At one point Mr. Hughes informs us that, concerning the “dropping of the atomic bomb,” Donovan “tells us little that we did not know before and tends to fudge on the critical issues.” Insofar as the tone and relevant text of the Hughes review reflect Mr. Donovan’s views, the indictment must be drawn far more sharply than that. And what is one to say of Mr. Hughes’s own comments as quoted here?

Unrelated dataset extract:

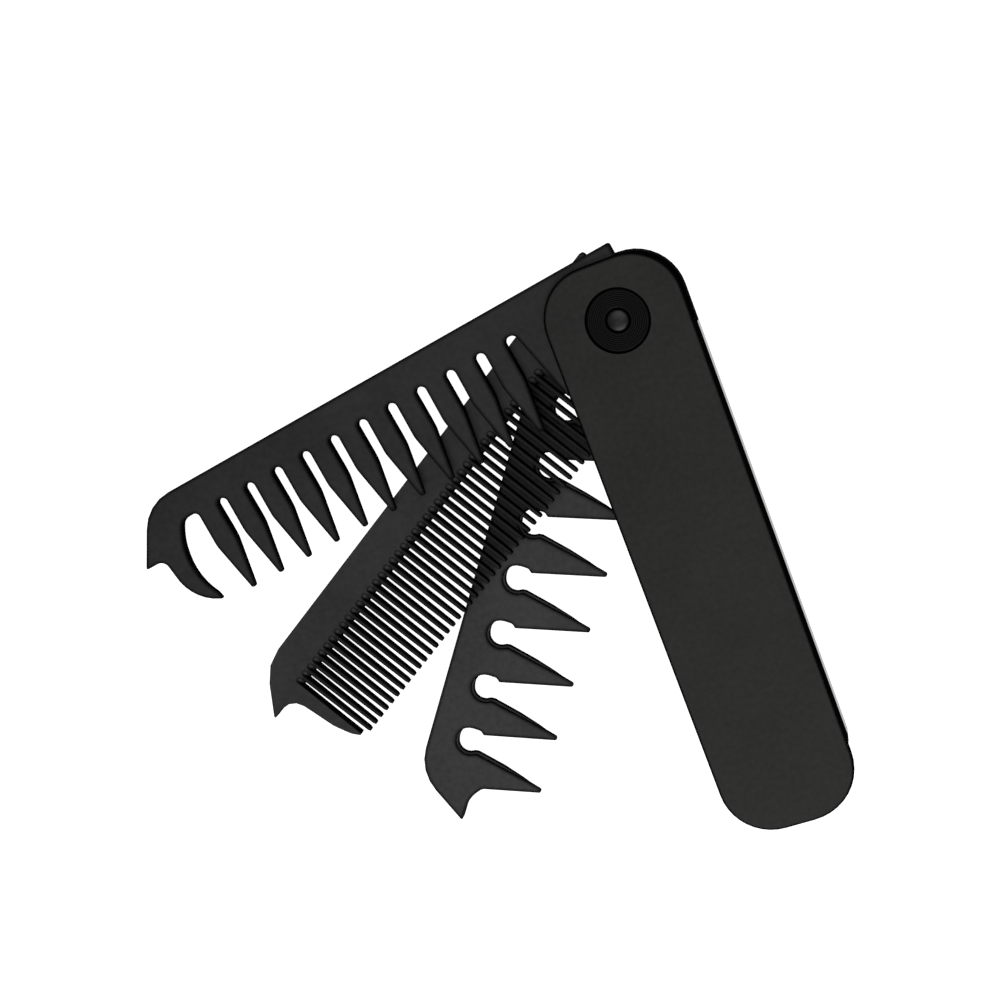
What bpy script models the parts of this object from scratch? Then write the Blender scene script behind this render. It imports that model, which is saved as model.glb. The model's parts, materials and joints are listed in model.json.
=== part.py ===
"""Pocket folding comb: three comb blades turn on one rivet between the two covers of a handle.

Frame: the rivet's axis is X = Y = 0, the handle runs towards -Y and lies on its back, Z = 0.
Sizes are in millimetres and become metres when a mesh is made.
"""
import math

import bmesh
import bpy
from mathutils import Matrix

MM = 0.001

# Stack, from the surface that the comb lies on to the front
BACK_PLATE = 1.7
RUNNING_GAP = 0.3
BLADE_THICKNESS = 3.1
BLADE_GAP = 0.45
FRONT_COVER = 1.8
PARTING_Z = BACK_PLATE + RUNNING_GAP
FINE_Z = PARTING_Z + BLADE_THICKNESS + BLADE_GAP
WIDE_Z = FINE_Z + BLADE_THICKNESS + BLADE_GAP
FRONT_Z = WIDE_Z + BLADE_THICKNESS + RUNNING_GAP
TOTAL_Z = FRONT_Z + FRONT_COVER

# Handle, seen from the front with the pivot at the top
HANDLE_LEFT = -20.0
FRONT_RIGHT = 19.35
BACK_RIGHT = 19.2
HANDLE_TOP = 16.9
FRONT_END = -152.05
BACK_END = -147.6
HANDLE_CORNER = 14.5
END_CORNER_RIGHT = 16.2
FRONT_EDGE_ROUND = 0.9
BACK_EDGE_ROUND = 1.1
WALL_INNER = 17.5
WALL_TOP = -7.95
WALL_END = -133.5

# Pivot
PIN_RADIUS = 2.0
BORE_RADIUS = 2.3
RIVET_HEAD_RADIUS = 2.95
RIVET_TAIL_RADIUS = 3.2
RECESS_RADIUS = 9.1
RECESS_DEPTH = 1.0
WASHER_OUTER = 8.45
WASHER_INNER = 3.55
WASHER_BODY = 0.35
WASHER_RIM = 0.2
RIDGE_COUNT = 8
RIDGE_HEIGHT = 0.18
HEAD_RIM = 0.4
HEAD_DOME = 0.4
TAIL_CHAMFER = 0.2
TAIL_RECESS_RADIUS = 3.5
TAIL_RECESS_DEPTH = 0.9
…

As a historian, reviewing a book that gets into atomic history, is he familiar with the Hyde Park Aide-Memoire of September 18, 1944 (i.e., eight months before the end of the war with Germany) that says, among other things, “when a bomb is finally available, it might perhaps, after mature consideration, be used against the Japanese”; and also, “Enquiries should be made regarding the activities of Professor Bohr and steps taken to ensure that he is responsible for no leakage of information, particularly to the Russians.” That Aide-Memoire, initialed by F.D.R. and W.C.C. at the height of the war with Germany (although it has no word to say about Germany), does not serve the myth that Messrs Hughes and Donovan seem so casually to accept. But shouldn’t they be expected to know of its existence (they can find the text, along with numerous other illuminations, in that first-rate and myth-shattering book by the Princeton historian Martin J. Sherwin, A World Destroyed)? Certainly Mr. Hughes at least should have known of it. But if he did why no reference to its implications? And if he didn’t, why didn’t he—or at least why was he reviewing such a book?

Dexter Masters

Totnes, Devon, England

H Stuart Hughes replies:

Two points at least in Dexter Masters’ thoughtful letter deserve a reply.

First, in my discussion of Truman’s decision to drop the atomic bomb on Japan, the key phrase is “a leader who reasoned as Truman did.” My statement simply tries to establish the limits of what was possible at the time. It does not reflect my own sentiments, which have long been strenuously anti-nuclear.

Second, I do know about the Hyde Park Aide-Memoire, which figures prominently in Martin J. Sherwin’s admirable book. Indeed I reviewed that book for the NYR (February 19, 1976).